The people have changed, too. At first, everyone cautiously danced around you in the aisles. Now, people are visibly freaked out if you even walk into their direction. They wear home-stitched masks (looking strangely innocent with their colorful patterns) and Rocío witnessed someone shouting at a cashier in defiance of the new rule to use a shopping cart: “I don’t want to touch the handle!”. The nerves are clearly wearing thin.
As much as we try to act like normal, responsible citizens, our own weekly haul of groceries seems excessive. Part of the liberty that city life affords you is being able to go to the supermarket on a whim, and since I don’t have a bike I usually don’t carry that much stuff. Now, carrying the biggest shopping bag we have in the house, I drag home several kilos of groceries, surely looking like an anxious prepper.

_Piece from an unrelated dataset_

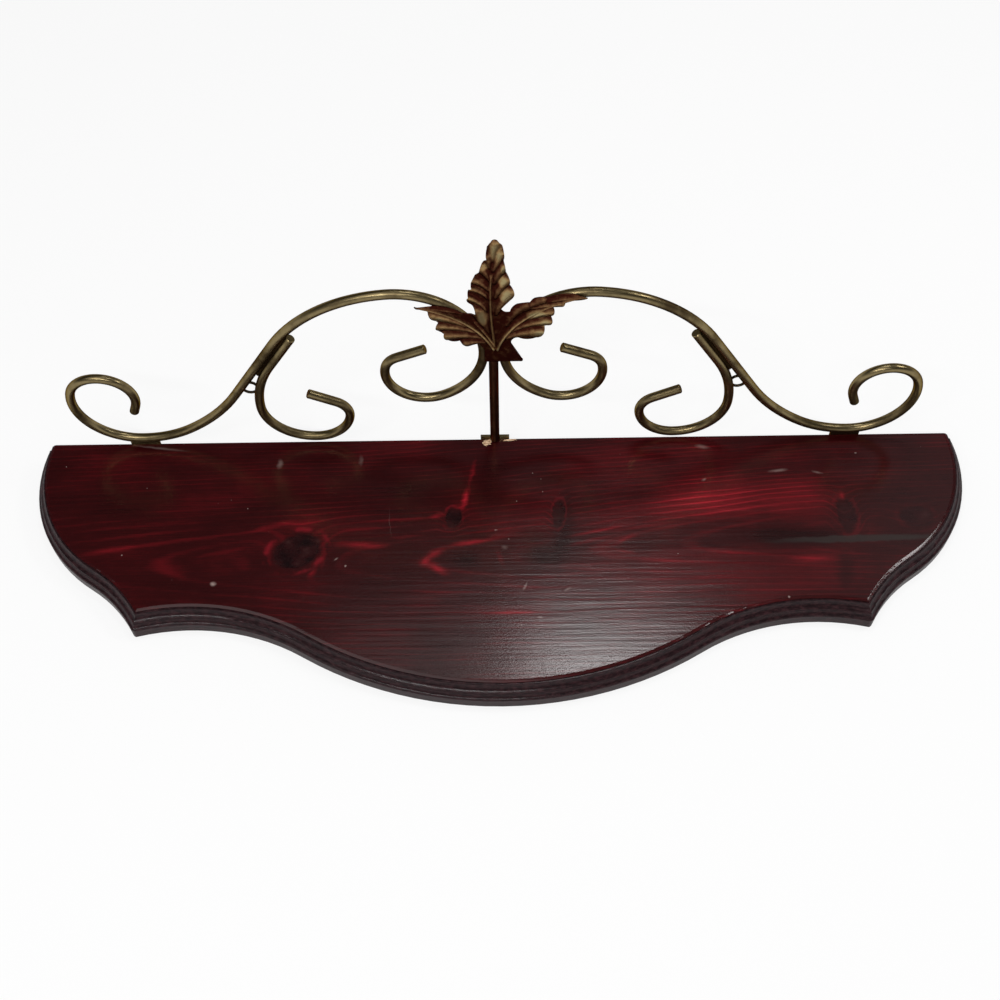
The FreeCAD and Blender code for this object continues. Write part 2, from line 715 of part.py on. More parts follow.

With the reputation already ruined, we try and get toilet paper, which remains impossible to come by. They have posted a sign at the shop: “The supply of toilet paper in Germany is in no way in danger. Please act responsibly.”
We go home, stash away our groceries, start doing some work until suddenly, without warning, the grey sky opens up and snowflakes tumble down. Just two days ago I was cycling in 18 degree weather, today it snows, and Rocío, ever excited about the snow, runs out to the balcony to spend a few minutes sitting in the blistering cold, enveloped by snowflakes.